What the task asks:
Both end lines count: copy exactly from the line that contains "extrude(amount=1.3, mode=Mode.SUBTRACT)" to the line that contains "obj.matrix_parent_inverse = Matrix.Identity(4)", and only those lines.
* * * * * * *
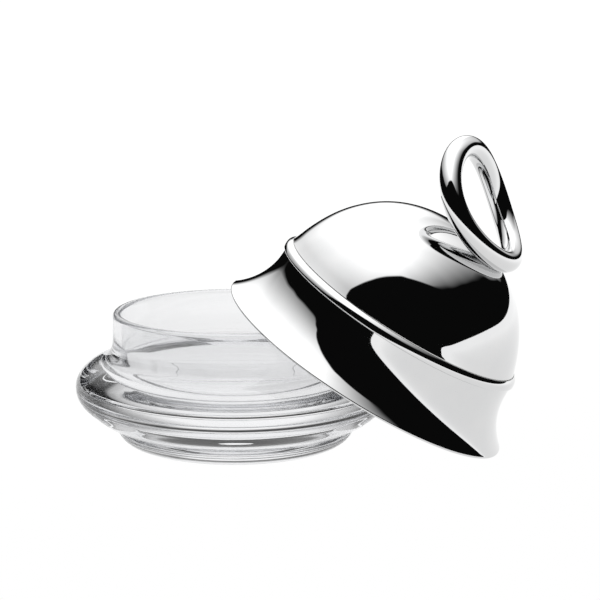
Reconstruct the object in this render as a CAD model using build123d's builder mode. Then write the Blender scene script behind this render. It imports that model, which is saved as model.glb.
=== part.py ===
from build123d import *
from math import cos, radians, sin
import os

# Lidded glass bowl with a polished metal bell lid and a warped ring handle.
# World frame: +Z up, the bowl's base centre on the table is the origin,
# -Y is the front. The lid is off the bowl: its rim stands on the table on the
# +X side and the lid leans over the bowl's mouth.

# ---------------------------------------------------------------- bowl sizes
BASE_R = 32.0            # flat part of the underside
FOOT_R = 44.3            # widest part of the foot
FOOT_TOP = 6.8           # height of the foot's upper corner
BELLY_R = 60.0           # widest part of the belly
BELLY_Z = 22.4           # height of the widest part
NECK_R = 45.9            # straight neck, outside
GLASS_T = 3.1            # glass thickness at the neck
BOWL_H = 51.3            # rim height
LIP_EDGE = 1.4           # rounding of the rim's two edges
NECK_Z = 42.5            # where the neck turns straight
FLOOR_Z = 21.5           # inside floor: the glass below it is solid

# ----------------------------------------------------------------- lid sizes
LID_TILT = 31.5          # lid axis away from vertical, towards +X
LID_TURN = -6.5          # direction of that lean about Z
LID_X = 48.6             # centre of the lid's rim plane
LID_Y = -5.5
LIP_R = 0.5              # rounded edge of the collar's sheet
RIM_R = 58.31            # centre of that rounding; the rim is 58.81 outside
# height of the rim plane's centre, so that the lid stands on z = 0
RIM_CZ = RIM_R * sin(radians(LID_TILT)) + LIP_R * (1 - cos(radians(LID_TILT)))
COLLAR_T = 1.0           # collar sheet
DOME_T = 0.9             # dome sheet
SEAT_R = 48.1            # dome and collar meet on this cylinder
SEAT_LOW = 20.5          # bottom of the dome's straight edge, from the rim
BEAD_LOW = 24.0          # underside of the bead
BEAD_TOP = 27.8          # top of the bead
BEAD_R = 50.15           # widest part of the bead
DOME_FOOT = 27.9         # where the dome starts to close in
DOME_TOP = 64.18         # crown of the dome, from the rim

# -------------------------------------------------------------- handle sizes
TUBE_R = 4.18            # half thickness of the ring's round bar
SCREW_R = 1.5
SCREW_HEAD_R = 3.0
SCREW_HEAD_H = 2.2
WASHER_R = 4.5
WASHER_T = 1.4
HOLE_DEPTH = 4.2         # blind hole into the ring, from the dome's outside
SCREW_IN = 3.8           # how far the screw reaches past the dome
# where the ring stands on the dome, and the dome's outward direction there
FOOT_POINT = (18.874, -8.863, 60.412)
FOOT_DIR = (0.3603, -0.1692, 0.9174)

lean = radians(LID_TILT)
turn = radians(LID_TURN)
lid_up = Vector(sin(lean) * cos(turn), sin(lean) * sin(turn), cos(lean))
lid_out = Vector(cos(lean) * cos(turn), cos(lean) * sin(turn), -sin(lean))
lid_origin = Vector(LID_X, LID_Y, RIM_CZ)
lid_plane = Plane(origin=lid_origin, x_dir=lid_out, z_dir=lid_up)
lid_profile = Plane(origin=lid_origin, x_dir=lid_out, z_dir=lid_out.cross(lid_up))
lid_axis = Axis(lid_origin, lid_up)
foot_dir = lid_out * FOOT_DIR[0] + lid_up.cross(lid_out) * FOOT_DIR[1] + lid_up * FOOT_DIR[2]
# the washer's flat face, where the screw head bears, looking out of the dome
screw_seat = Plane(origin=lid_plane.from_local_coords(FOOT_POINT), z_dir=foot_dir).offset(
    -(DOME_T + WASHER_T)
)

# ---------------------------------------------------------------- glass bowl
with BuildPart() as glass_bowl:
    with BuildSketch(Plane.XZ):
        with BuildLine():
            Line((0, 0), (BASE_R, 0))
            # rounded foot
            Spline(
                (BASE_R, 0), (37.0, 0.95), (40.4, 2.3), (42.8, 4.1), (FOOT_R, FOOT_TOP),
                tangents=[(1, 0.05), (0.12, 1)],
            )
            # narrow groove between foot and belly
            Line((FOOT_R, FOOT_TOP), (FOOT_R - 0.7, FOOT_TOP + 0.5))
            # belly, shoulder and the hollow sweep up into the neck
            Spline(
                (FOOT_R - 0.7, FOOT_TOP + 0.5), (48.9, 9.9), (54.4, 13.8), (58.5, 17.9),
                (BELLY_R, BELLY_Z), (59.2, 26.6), (56.5, 30.0), (52.6, 32.5),
                (49.3, 34.0), (47.3, 36.0), (46.2, 39.0), (NECK_R, NECK_Z),
                tangents=[(1, 0.45), (0, 1)],
            )
            Line((NECK_R, NECK_Z), (NECK_R, BOWL_H - LIP_EDGE))
            # lip: flat on top with two rounded edges
            RadiusArc((NECK_R, BOWL_H - LIP_EDGE), (NECK_R - LIP_EDGE, BOWL_H), -LIP_EDGE)
            Line((NECK_R - LIP_EDGE, BOWL_H), (NECK_R - GLASS_T + LIP_EDGE, BOWL_H))
            RadiusArc(
                (NECK_R - GLASS_T + LIP_EDGE, BOWL_H), (NECK_R - GLASS_T, BOWL_H - LIP_EDGE), -LIP_EDGE
            )
            Line((NECK_R - GLASS_T, BOWL_H - LIP_EDGE), (NECK_R - GLASS_T, 39.0))
            # inside: slightly swollen below the neck, round corner, flat floor
            Spline(
                (NECK_R - GLASS_T, 39.0), (43.9, 34.8), (46.9, 31.6), (48.8, 28.4),
                (47.8, 25.2), (44.0, 22.7), (37.0, FLOOR_Z),
                tangents=[(0, -1), (-1, 0)],
            )
            Line((37.0, FLOOR_Z), (0, FLOOR_Z))
            Line((0, FLOOR_Z), (0, 0))
        make_face()
    revolve(axis=Axis.Z)
glass_bowl.part.label = "glass_bowl"

# -------------------------------------------------------------------- collar
with BuildPart() as lid_collar:
    with BuildSketch(lid_profile):
        with BuildLine():
            # flared outside, from the rim up to the straight neck under the bead
            Spline(
                (58.65, 0.87), (56.547, 3.0), (54.458, 5.6), (52.582, 8.6), (51.048, 12.0),
                (50.157, 15.0), (49.715, 17.5), (49.525, 19.5), (49.413, 21.5), (49.3, BEAD_LOW),
                tangents=[(-0.732, 0.681), (-0.044, 1)],
            )
            # bead: a flat underside, a small edge and a rounded shoulder
            Line((49.3, BEAD_LOW), (49.9, BEAD_LOW + 0.05))
            Line((49.9, BEAD_LOW + 0.05), (BEAD_R, BEAD_LOW + 0.35))
            ThreePointArc((BEAD_R, BEAD_LOW + 0.35), (49.57, 26.22), (48.35, BEAD_TOP))
            Line((48.35, BEAD_TOP), (SEAT_R, BEAD_TOP - 0.2))
            # cylinder the dome sits in
            Line((SEAT_R, BEAD_TOP - 0.2), (SEAT_R, SEAT_LOW))
            Line((SEAT_R, SEAT_LOW), (48.528, 19.431))
            # inside of the flare
            Spline(
                (48.528, 19.431), (48.723, 17.374), (49.182, 14.776), (50.109, 11.656),
                (51.702, 8.125), (53.645, 5.018), (55.802, 2.332), (57.97, 0.14),
                tangents=[(0.05, -1), (0.732, -0.681)],
            )
            # rounded edge
            ThreePointArc((57.97, 0.14), (58.675, 0.16), (58.65, 0.87))
        make_face()
    revolve(axis=lid_axis)
lid_collar.part.label = "lid_collar"

# ---------------------------------------------------------------------- dome
dome_out = [
    (47.656, 29.0), (47.161, 30.3), (46.527, 32.0), (45.501, 34.5), (43.96, 37.8),
    (41.944, 41.5), (39.6, 45.1), (35.66, 49.86), (28.76, 55.93), (21.17, 60.27),
    (13.20, 62.91), (6.86, 63.91), (0, DOME_TOP),
]
dome_in = [
    (0, DOME_TOP - DOME_T), (6.78, 63.01), (13.00, 62.03), (20.81, 59.45),
    (28.23, 55.19), (35.00, 49.25), (38.868, 44.576), (41.17, 41.041), (43.155, 37.397),
    (44.676, 34.141), (45.687, 31.677), (46.316, 29.99), (46.821, 28.665),
]

with BuildPart() as lid_dome:
    with BuildSketch(lid_profile):
        with BuildLine():
            Line((SEAT_R, SEAT_LOW), (SEAT_R, DOME_FOOT))
            Spline((SEAT_R, DOME_FOOT), *dome_out, tangents=[(-0.399, 0.917), (-1, 0)])
            Line((0, DOME_TOP), (0, DOME_TOP - DOME_T))
            Spline(*dome_in, (SEAT_R - DOME_T, 27.76), tangents=[(1, 0), (0.37, -0.93)])
            Line((SEAT_R - DOME_T, 27.76), (SEAT_R - DOME_T, SEAT_LOW))
            Line((SEAT_R - DOME_T, SEAT_LOW), (SEAT_R, SEAT_LOW))
        make_face()
    revolve(axis=lid_axis)
    # hole for the handle screw
    with BuildSketch(Plane(origin=lid_plane.from_local_coords(FOOT_POINT), z_dir=foot_dir).offset(-6)):
        Circle(SCREW_R)
    extrude(amount=9, mode=Mode.SUBTRACT)
lid_dome.part.label = "lid_dome"

# the solid volume under the dome's outside, used only to shape the ring's foot
with BuildPart() as dome_volume:
    with BuildSketch(lid_profile):
        with BuildLine():
            Line((0, SEAT_LOW), (SEAT_R, SEAT_LOW))
            Line((SEAT_R, SEAT_LOW), (SEAT_R, DOME_FOOT))
            Spline((SEAT_R, DOME_FOOT), *dome_out, tangents=[(-0.399, 0.917), (-1, 0)])
            Line((0, DOME_TOP), (0, SEAT_LOW))
        make_face()
    revolve(axis=lid_axis)

# --------------------------------------------------------------- handle ring
# a round bar bent to a closed, slightly warped loop that stands on the dome
ring_points = [
    (-9.489, 11.920, 90.053), (-12.906, 3.810, 89.851), (-14.065, -4.466, 86.904),
    (-12.552, -11.751, 82.011), (-8.277, -17.076, 76.385), (-1.680, -19.725, 71.192),
    (6.216, -19.286, 67.196), (13.970, -15.720, 64.654), (20.083, -9.430, 63.487),
    (23.413, -1.281, 63.562), (23.471, 7.478, 64.894), (20.488, 15.410, 67.632),
    (15.237, 21.165, 71.825), (8.727, 23.776, 77.146), (1.932, 22.852, 82.757),
    (-4.353, 18.640, 87.453),
]
ring_world = [lid_plane.from_local_coords(p) for p in ring_points]


def arc_between(p, run, q):
    """Centre, axis direction and angle of the arc that leaves p along run and ends at q."""
    chord = q - p
    inward = (chord - run * chord.dot(run)).normalized()
    radius = chord.dot(chord) / (2 * chord.dot(inward))
    centre = p + inward * radius
    return centre, (p - centre).cross(run).normalized(), (p - centre).get_angle(q - centre)


# the loop is 16 tangent arcs, two between each pair of the 8 even points
ring_arcs = []
for i in range(0, 16, 2):
    p, q = ring_world[i], ring_world[(i + 2) % 16]
    run_p = (ring_world[i + 1] - ring_world[i - 1]).normalized()
    run_q = (ring_world[(i + 3) % 16] - ring_world[i + 1]).normalized()
    gap, both, bend = q - p, run_p + run_q, 2 * (1 - run_p.dot(run_q))
    reach = (-gap.dot(both) + (gap.dot(both) ** 2 + bend * gap.dot(gap)) ** 0.5) / bend
    joint = (p + run_p * reach + q - run_q * reach) * 0.5
    run_joint = ((q - run_q * reach) - (p + run_p * reach)).normalized()
    ring_arcs += [(p, run_p, joint), (joint, run_joint, q)]

with BuildPart() as handle_ring:
    for start, run, end in ring_arcs:
        centre, spin, angle = arc_between(start, run, end)
        with BuildSketch(Plane(origin=start, x_dir=spin, z_dir=run)):
            Circle(TUBE_R)
        revolve(axis=Axis(centre, spin), revolution_arc=angle)
    # saddle-shaped foot that fits the dome
    add(dome_volume.part, mode=Mode.SUBTRACT)
    # blind hole for the screw
    with BuildSketch(Plane(origin=lid_plane.from_local_coords(FOOT_POINT), z_dir=foot_dir).offset(-2)):
        Circle(SCREW_R)
    extrude(amount=2 + HOLE_DEPTH, mode=Mode.SUBTRACT)
handle_ring.part.label = "handle_ring"

# ------------------------------------------------- screw and shaped washer
with BuildPart() as handle_washer:
    with BuildSketch(screw_seat):
        Circle(WASHER_R)
        Circle(SCREW_R, mode=Mode.SUBTRACT)
    extrude(amount=WASHER_T + 0.5)
    add(lid_dome.part, mode=Mode.SUBTRACT)
handle_washer.part.label = "handle_washer"

with BuildPart() as handle_screw:
    with BuildSketch(screw_seat.offset(-SCREW_HEAD_H)):
        Circle(SCREW_HEAD_R)
    extrude(amount=SCREW_HEAD_H)
    with BuildSketch(screw_seat):
        Circle(SCREW_R)
    extrude(amount=WASHER_T + DOME_T + SCREW_IN)
    chamfer(handle_screw.faces().sort_by(Axis(screw_seat.origin, screw_seat.z_dir))[0].edges(), 0.4)
    # hexagon socket in the head
    with BuildSketch(screw_seat.offset(-SCREW_HEAD_H)):
        RegularPolygon(1.25, 6)
    extrude(amount=1.3, mode=Mode.SUBTRACT)
handle_screw.part.label = "handle_screw"

os.makedirs("parts", exist_ok=True)
export_step(glass_bowl.part, "parts/glass_bowl.step")
export_step(lid_collar.part, "parts/lid_collar.step")
export_step(lid_dome.part, "parts/lid_dome.step")
export_step(handle_ring.part, "parts/handle_ring.step")
export_step(handle_washer.part, "parts/handle_washer.step")
export_step(handle_screw.part, "parts/handle_screw.step")
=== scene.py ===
import math

import bpy
import numpy as np
from mathutils import Matrix, Vector


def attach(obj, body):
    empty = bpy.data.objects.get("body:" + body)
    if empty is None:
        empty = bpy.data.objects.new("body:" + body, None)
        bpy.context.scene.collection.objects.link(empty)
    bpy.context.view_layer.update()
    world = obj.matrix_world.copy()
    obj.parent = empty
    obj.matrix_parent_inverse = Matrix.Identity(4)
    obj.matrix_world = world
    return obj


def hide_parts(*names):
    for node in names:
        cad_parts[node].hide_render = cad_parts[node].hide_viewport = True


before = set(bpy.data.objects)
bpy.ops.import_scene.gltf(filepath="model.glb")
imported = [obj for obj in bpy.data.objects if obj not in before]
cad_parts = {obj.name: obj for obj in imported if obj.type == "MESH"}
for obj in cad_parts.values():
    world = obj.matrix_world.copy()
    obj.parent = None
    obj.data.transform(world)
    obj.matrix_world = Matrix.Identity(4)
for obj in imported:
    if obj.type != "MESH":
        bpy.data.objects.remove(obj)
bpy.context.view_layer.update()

MM = 0.001
scene = bpy.context.scene

# ------------------------------------------------------------- lid placement
LEAN, TURN = math.radians(31.5), math.radians(-6.5)
RIM_R, LIP_R = 58.31, 0.5
LID_ORIGIN = np.array([48.6, -5.5, RIM_R * math.sin(LEAN) + LIP_R * (1 - math.cos(LEAN))])
LID_UP = np.array([math.sin(LEAN) * math.cos(TURN), math.sin(LEAN) * math.sin(TURN), math.cos(LEAN)])
LID_OUT = np.array([math.cos(LEAN) * math.cos(TURN), math.cos(LEAN) * math.sin(TURN), -math.sin(LEAN)])
LID_SIDE = np.cross(LID_UP, LID_OUT)
LID_AXES = np.stack([LID_OUT, LID_SIDE, LID_UP])     # rows: lid frame to world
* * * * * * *
Written response:
    extrude(amount=1.3, mode=Mode.SUBTRACT)
handle_screw.part.label = "handle_screw"

os.makedirs("parts", exist_ok=True)
export_step(glass_bowl.part, "parts/glass_bowl.step")
export_step(lid_collar.part, "parts/lid_collar.step")
export_step(lid_dome.part, "parts/lid_dome.step")
export_step(handle_ring.part, "parts/handle_ring.step")
export_step(handle_washer.part, "parts/handle_washer.step")
export_step(handle_screw.part, "parts/handle_screw.step")
=== scene.py ===
import math

import bpy
import numpy as np
from mathutils import Matrix, Vector


def attach(obj, body):
    empty = bpy.data.objects.get("body:" + body)
    if empty is None:
        empty = bpy.data.objects.new("body:" + body, None)
        bpy.context.scene.collection.objects.link(empty)
    bpy.context.view_layer.update()
    world = obj.matrix_world.copy()
    obj.parent = empty
    obj.matrix_parent_inverse = Matrix.Identity(4)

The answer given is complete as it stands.